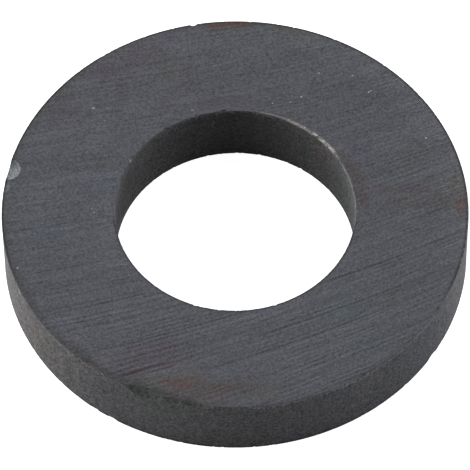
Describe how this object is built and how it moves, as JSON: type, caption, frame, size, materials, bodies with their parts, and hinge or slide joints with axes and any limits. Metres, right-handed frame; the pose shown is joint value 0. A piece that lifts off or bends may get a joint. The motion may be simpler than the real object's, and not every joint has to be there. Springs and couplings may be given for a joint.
{
  "type": "ferrite ring magnet",
  "caption": "Flat ring of dark grey sintered ferrite with a plain bore, ground faces and small chips along its edges.",
  "frame": {"origin": "centre of the bore at the bottom face", "axes": "+Z along the bore's axis, out of the top face; -Y is the front, towards the picture's camera"},
  "size_m": [0.062, 0.062, 0.01],
  "materials": {
    "ferrite": "satin"
  },
  "bodies": {
    "root": {"ring_magnet": "ferrite"}
  },
  "joints": []
}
···
> _BRIEF_: Reproduce the listing above verbatim, from first line to last.

> _REPLY TO THE EXERCISE_:
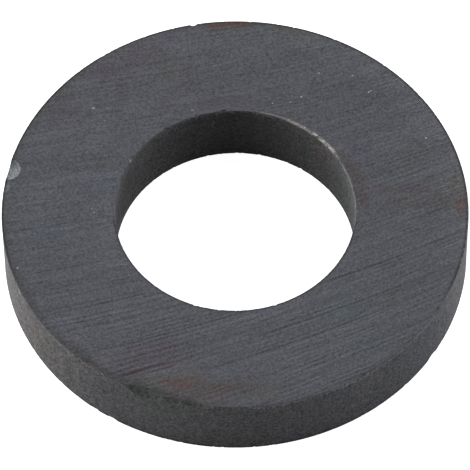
Describe how this object is built and how it moves, as JSON: type, caption, frame, size, materials, bodies with their parts, and hinge or slide joints with axes and any limits. Metres, right-handed frame; the pose shown is joint value 0. A piece that lifts off or bends may get a joint. The motion may be simpler than the real object's, and not every joint has to be there. Springs and couplings may be given for a joint.
{
  "type": "ferrite ring magnet",
  "caption": "Flat ring of dark grey sintered ferrite with a plain bore, ground faces and small chips along its edges.",
  "frame": {"origin": "centre of the bore at the bottom face", "axes": "+Z along the bore's axis, out of the top face; -Y is the front, towards the picture's camera"},
  "size_m": [0.062, 0.062, 0.01],
  "materials": {
    "ferrite": "satin"
  },
  "bodies": {
    "root": {"ring_magnet": "ferrite"}
  },
  "joints": []
}